══ STORED DATA ══
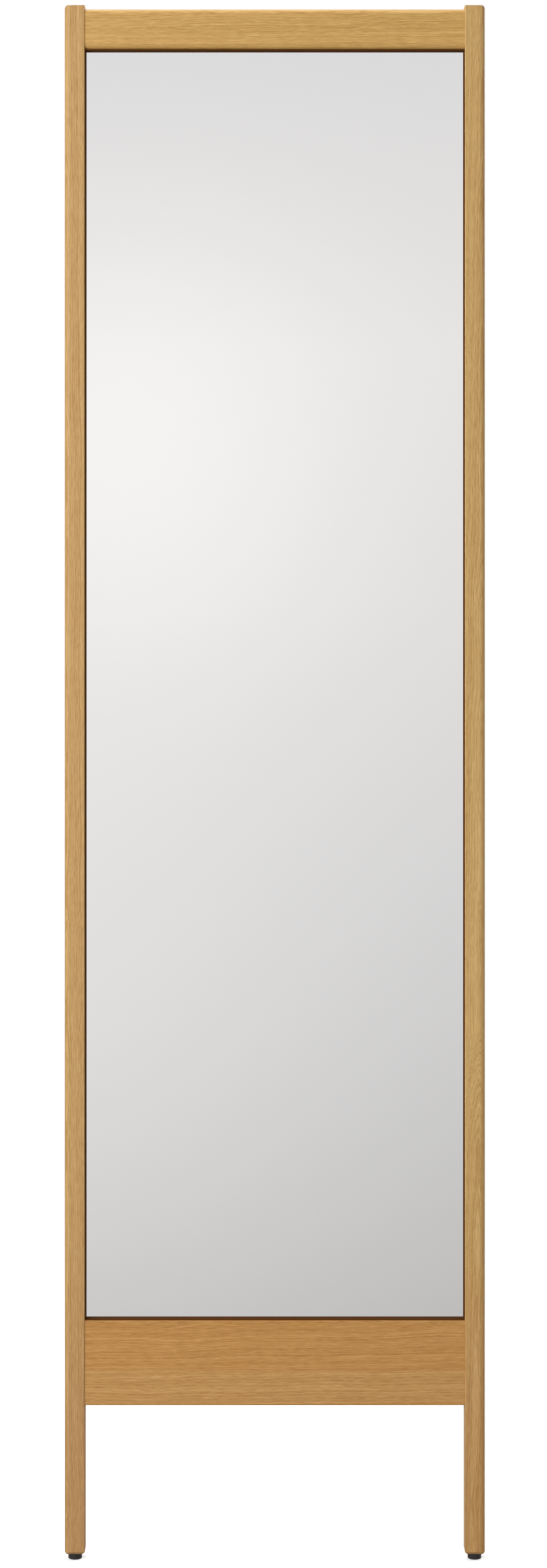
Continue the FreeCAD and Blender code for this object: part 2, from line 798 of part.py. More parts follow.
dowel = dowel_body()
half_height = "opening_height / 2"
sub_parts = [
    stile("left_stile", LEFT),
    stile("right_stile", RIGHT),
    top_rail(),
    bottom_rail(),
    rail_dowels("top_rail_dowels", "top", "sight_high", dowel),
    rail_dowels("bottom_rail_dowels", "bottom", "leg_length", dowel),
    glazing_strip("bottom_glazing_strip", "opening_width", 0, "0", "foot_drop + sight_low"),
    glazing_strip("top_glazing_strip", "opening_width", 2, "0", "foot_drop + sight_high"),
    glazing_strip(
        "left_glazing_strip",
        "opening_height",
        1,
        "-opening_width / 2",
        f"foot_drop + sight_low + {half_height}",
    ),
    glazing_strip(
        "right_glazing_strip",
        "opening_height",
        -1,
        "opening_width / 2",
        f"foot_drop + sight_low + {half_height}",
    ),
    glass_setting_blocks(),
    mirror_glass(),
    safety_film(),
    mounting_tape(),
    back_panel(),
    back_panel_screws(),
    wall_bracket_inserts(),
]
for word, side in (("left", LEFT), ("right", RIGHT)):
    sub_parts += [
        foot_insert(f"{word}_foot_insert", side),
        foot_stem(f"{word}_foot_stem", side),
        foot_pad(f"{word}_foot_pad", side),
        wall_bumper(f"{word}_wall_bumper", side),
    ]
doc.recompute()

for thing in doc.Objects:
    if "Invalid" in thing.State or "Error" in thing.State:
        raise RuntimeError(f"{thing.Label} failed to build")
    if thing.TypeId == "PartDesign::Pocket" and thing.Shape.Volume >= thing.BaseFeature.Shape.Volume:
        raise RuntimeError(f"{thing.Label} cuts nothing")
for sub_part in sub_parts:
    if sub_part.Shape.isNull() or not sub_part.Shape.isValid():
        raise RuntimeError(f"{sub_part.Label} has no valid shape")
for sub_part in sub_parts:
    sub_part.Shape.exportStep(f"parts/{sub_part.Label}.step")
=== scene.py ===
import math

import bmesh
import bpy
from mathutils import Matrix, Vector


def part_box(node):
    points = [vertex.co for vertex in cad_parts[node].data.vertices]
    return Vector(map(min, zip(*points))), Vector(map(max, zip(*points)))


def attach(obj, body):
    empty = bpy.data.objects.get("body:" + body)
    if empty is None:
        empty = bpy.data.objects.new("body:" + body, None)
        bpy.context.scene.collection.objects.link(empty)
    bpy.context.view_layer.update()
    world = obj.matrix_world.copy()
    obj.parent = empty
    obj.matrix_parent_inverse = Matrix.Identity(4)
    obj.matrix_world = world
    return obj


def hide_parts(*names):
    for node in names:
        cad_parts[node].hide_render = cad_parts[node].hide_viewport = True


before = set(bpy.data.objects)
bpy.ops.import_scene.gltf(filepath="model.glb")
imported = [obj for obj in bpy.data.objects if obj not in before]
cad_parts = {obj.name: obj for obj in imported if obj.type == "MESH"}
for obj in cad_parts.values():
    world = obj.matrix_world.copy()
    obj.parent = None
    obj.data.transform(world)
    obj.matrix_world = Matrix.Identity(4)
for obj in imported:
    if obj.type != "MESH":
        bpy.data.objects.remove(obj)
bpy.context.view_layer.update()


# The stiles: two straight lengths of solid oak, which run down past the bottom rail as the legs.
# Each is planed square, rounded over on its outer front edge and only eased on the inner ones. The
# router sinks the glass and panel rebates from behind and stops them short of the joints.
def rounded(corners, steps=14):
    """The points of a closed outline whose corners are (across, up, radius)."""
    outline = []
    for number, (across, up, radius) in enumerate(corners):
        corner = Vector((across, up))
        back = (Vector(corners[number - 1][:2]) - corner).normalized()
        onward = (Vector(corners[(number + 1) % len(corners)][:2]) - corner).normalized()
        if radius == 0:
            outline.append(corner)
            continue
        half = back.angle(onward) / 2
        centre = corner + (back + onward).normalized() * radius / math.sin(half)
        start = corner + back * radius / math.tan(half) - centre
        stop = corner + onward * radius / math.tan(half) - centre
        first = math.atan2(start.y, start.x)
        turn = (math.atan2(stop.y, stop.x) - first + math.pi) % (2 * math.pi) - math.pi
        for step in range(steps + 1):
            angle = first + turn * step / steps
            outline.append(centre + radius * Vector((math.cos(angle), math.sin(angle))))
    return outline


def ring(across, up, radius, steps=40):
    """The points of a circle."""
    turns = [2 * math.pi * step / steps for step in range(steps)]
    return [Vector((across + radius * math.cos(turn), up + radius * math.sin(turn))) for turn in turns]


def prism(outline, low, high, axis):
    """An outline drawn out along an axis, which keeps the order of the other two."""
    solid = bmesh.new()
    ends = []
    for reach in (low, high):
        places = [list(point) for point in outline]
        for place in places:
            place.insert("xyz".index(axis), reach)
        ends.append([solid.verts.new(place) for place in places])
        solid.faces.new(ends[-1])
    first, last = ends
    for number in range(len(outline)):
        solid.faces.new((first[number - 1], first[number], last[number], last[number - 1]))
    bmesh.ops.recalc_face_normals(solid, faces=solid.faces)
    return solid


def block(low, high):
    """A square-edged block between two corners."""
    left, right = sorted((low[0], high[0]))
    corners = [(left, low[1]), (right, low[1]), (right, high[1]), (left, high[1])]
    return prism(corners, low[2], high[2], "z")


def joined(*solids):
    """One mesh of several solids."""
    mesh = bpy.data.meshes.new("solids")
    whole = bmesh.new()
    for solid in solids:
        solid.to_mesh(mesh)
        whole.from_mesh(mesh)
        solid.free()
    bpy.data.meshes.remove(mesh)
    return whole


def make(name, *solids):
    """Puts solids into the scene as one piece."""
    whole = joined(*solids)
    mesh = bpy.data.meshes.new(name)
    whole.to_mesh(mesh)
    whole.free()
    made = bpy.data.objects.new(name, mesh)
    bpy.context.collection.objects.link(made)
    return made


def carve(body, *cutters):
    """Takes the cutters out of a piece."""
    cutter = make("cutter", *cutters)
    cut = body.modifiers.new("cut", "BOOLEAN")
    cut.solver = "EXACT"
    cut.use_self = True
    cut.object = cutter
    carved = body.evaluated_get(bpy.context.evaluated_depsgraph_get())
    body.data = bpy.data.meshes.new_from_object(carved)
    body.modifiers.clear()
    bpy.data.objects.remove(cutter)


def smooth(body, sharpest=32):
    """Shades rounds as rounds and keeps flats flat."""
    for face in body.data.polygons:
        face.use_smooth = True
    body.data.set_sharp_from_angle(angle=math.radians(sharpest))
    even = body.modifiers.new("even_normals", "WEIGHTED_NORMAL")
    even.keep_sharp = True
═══
Copy out the material word for word and line for line.

TASK OUTPUT:
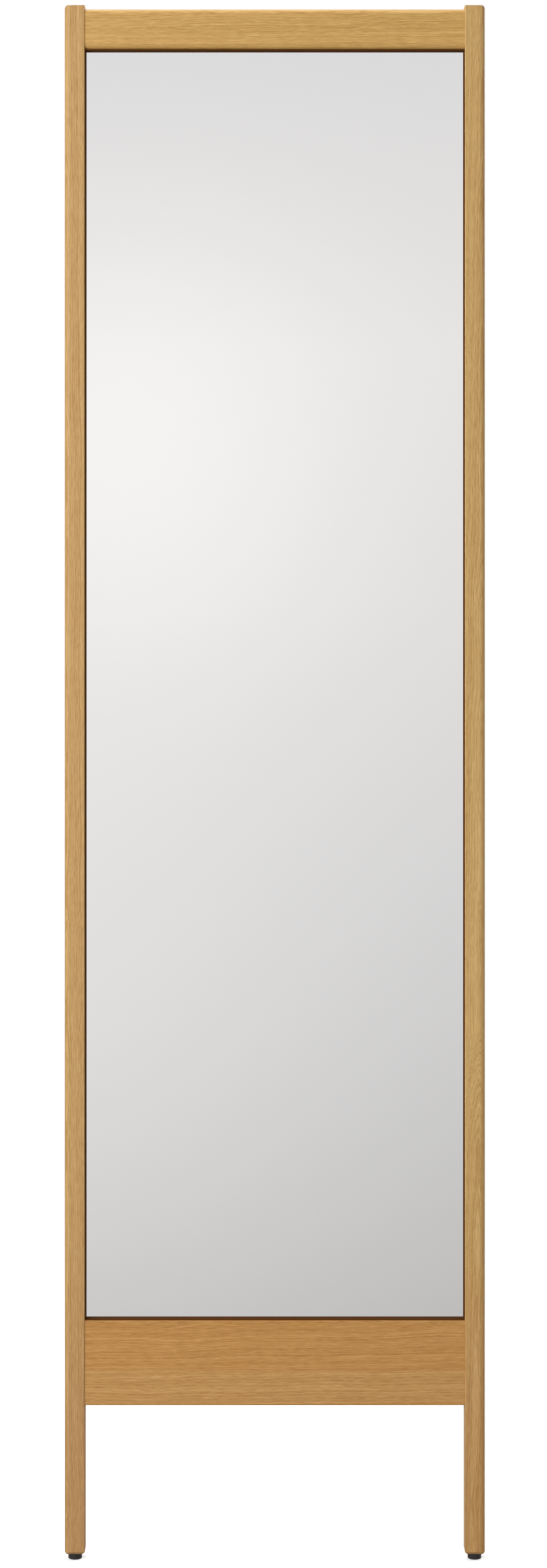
Continue the FreeCAD and Blender code for this object: part 2, from line 798 of part.py. More parts follow.
dowel = dowel_body()
half_height = "opening_height / 2"
sub_parts = [
    stile("left_stile", LEFT),
    stile("right_stile", RIGHT),
    top_rail(),
    bottom_rail(),
    rail_dowels("top_rail_dowels", "top", "sight_high", dowel),
    rail_dowels("bottom_rail_dowels", "bottom", "leg_length", dowel),
    glazing_strip("bottom_glazing_strip", "opening_width", 0, "0", "foot_drop + sight_low"),
    glazing_strip("top_glazing_strip", "opening_width", 2, "0", "foot_drop + sight_high"),
    glazing_strip(
        "left_glazing_strip",
        "opening_height",
        1,
        "-opening_width / 2",
        f"foot_drop + sight_low + {half_height}",
    ),
    glazing_strip(
        "right_glazing_strip",
        "opening_height",
        -1,
        "opening_width / 2",
        f"foot_drop + sight_low + {half_height}",
    ),
    glass_setting_blocks(),
    mirror_glass(),
    safety_film(),
    mounting_tape(),
    back_panel(),
    back_panel_screws(),
    wall_bracket_inserts(),
]
for word, side in (("left", LEFT), ("right", RIGHT)):
    sub_parts += [
        foot_insert(f"{word}_foot_insert", side),
        foot_stem(f"{word}_foot_stem", side),
        foot_pad(f"{word}_foot_pad", side),
        wall_bumper(f"{word}_wall_bumper", side),
    ]
doc.recompute()

for thing in doc.Objects:
    if "Invalid" in thing.State or "Error" in thing.State:
        raise RuntimeError(f"{thing.Label} failed to build")
    if thing.TypeId == "PartDesign::Pocket" and thing.Shape.Volume >= thing.BaseFeature.Shape.Volume:
        raise RuntimeError(f"{thing.Label} cuts nothing")
for sub_part in sub_parts:
    if sub_part.Shape.isNull() or not sub_part.Shape.isValid():
        raise RuntimeError(f"{sub_part.Label} has no valid shape")
for sub_part in sub_parts:
    sub_part.Shape.exportStep(f"parts/{sub_part.Label}.step")
=== scene.py ===
import math

import bmesh
import bpy
from mathutils import Matrix, Vector


def part_box(node):
    points = [vertex.co for vertex in cad_parts[node].data.vertices]
    return Vector(map(min, zip(*points))), Vector(map(max, zip(*points)))


def attach(obj, body):
    empty = bpy.data.objects.get("body:" + body)
    if empty is None:
        empty = bpy.data.objects.new("body:" + body, None)
        bpy.context.scene.collection.objects.link(empty)
    bpy.context.view_layer.update()
    world = obj.matrix_world.copy()
    obj.parent = empty
    obj.matrix_parent_inverse = Matrix.Identity(4)
    obj.matrix_world = world
    return obj


def hide_parts(*names):
    for node in names:
        cad_parts[node].hide_render = cad_parts[node].hide_viewport = True


before = set(bpy.data.objects)
bpy.ops.import_scene.gltf(filepath="model.glb")
imported = [obj for obj in bpy.data.objects if obj not in before]
cad_parts = {obj.name: obj for obj in imported if obj.type == "MESH"}
for obj in cad_parts.values():
    world = obj.matrix_world.copy()
    obj.parent = None
    obj.data.transform(world)
    obj.matrix_world = Matrix.Identity(4)
for obj in imported:
    if obj.type != "MESH":
        bpy.data.objects.remove(obj)
bpy.context.view_layer.update()


# The stiles: two straight lengths of solid oak, which run down past the bottom rail as the legs.
# Each is planed square, rounded over on its outer front edge and only eased on the inner ones. The
# router sinks the glass and panel rebates from behind and stops them short of the joints.
def rounded(corners, steps=14):
    """The points of a closed outline whose corners are (across, up, radius)."""
    outline = []
    for number, (across, up, radius) in enumerate(corners):
        corner = Vector((across, up))
        back = (Vector(corners[number - 1][:2]) - corner).normalized()
        onward = (Vector(corners[(number + 1) % len(corners)][:2]) - corner).normalized()
        if radius == 0:
            outline.append(corner)
            continue
        half = back.angle(onward) / 2
        centre = corner + (back + onward).normalized() * radius / math.sin(half)
        start = corner + back * radius / math.tan(half) - centre
        stop = corner + onward * radius / math.tan(half) - centre
        first = math.atan2(start.y, start.x)
        turn = (math.atan2(stop.y, stop.x) - first + math.pi) % (2 * math.pi) - math.pi
        for step in range(steps + 1):
            angle = first + turn * step / steps
            outline.append(centre + radius * Vector((math.cos(angle), math.sin(angle))))
    return outline


def ring(across, up, radius, steps=40):
    """The points of a circle."""
    turns = [2 * math.pi * step / steps for step in range(steps)]
    return [Vector((across + radius * math.cos(turn), up + radius * math.sin(turn))) for turn in turns]


def prism(outline, low, high, axis):
    """An outline drawn out along an axis, which keeps the order of the other two."""
    solid = bmesh.new()
    ends = []
    for reach in (low, high):
        places = [list(point) for point in outline]
        for place in places:
            place.insert("xyz".index(axis), reach)
        ends.append([solid.verts.new(place) for place in places])
        solid.faces.new(ends[-1])
    first, last = ends
    for number in range(len(outline)):
        solid.faces.new((first[number - 1], first[number], last[number], last[number - 1]))
    bmesh.ops.recalc_face_normals(solid, faces=solid.faces)
    return solid


def block(low, high):
    """A square-edged block between two corners."""
    left, right = sorted((low[0], high[0]))
    corners = [(left, low[1]), (right, low[1]), (right, high[1]), (left, high[1])]
    return prism(corners, low[2], high[2], "z")


def joined(*solids):
    """One mesh of several solids."""
    mesh = bpy.data.meshes.new("solids")
    whole = bmesh.new()
    for solid in solids:
        solid.to_mesh(mesh)
        whole.from_mesh(mesh)
        solid.free()
    bpy.data.meshes.remove(mesh)
    return whole


def make(name, *solids):
    """Puts solids into the scene as one piece."""
    whole = joined(*solids)
    mesh = bpy.data.meshes.new(name)
    whole.to_mesh(mesh)
    whole.free()
    made = bpy.data.objects.new(name, mesh)
    bpy.context.collection.objects.link(made)
    return made


def carve(body, *cutters):
    """Takes the cutters out of a piece."""
    cutter = make("cutter", *cutters)
    cut = body.modifiers.new("cut", "BOOLEAN")
    cut.solver = "EXACT"
    cut.use_self = True
    cut.object = cutter
    carved = body.evaluated_get(bpy.context.evaluated_depsgraph_get())
    body.data = bpy.data.meshes.new_from_object(carved)
    body.modifiers.clear()
    bpy.data.objects.remove(cutter)


def smooth(body, sharpest=32):
    """Shades rounds as rounds and keeps flats flat."""
    for face in body.data.polygons:
        face.use_smooth = True
    body.data.set_sharp_from_angle(angle=math.radians(sharpest))
    even = body.modifiers.new("even_normals", "WEIGHTED_NORMAL")
    even.keep_sharp = True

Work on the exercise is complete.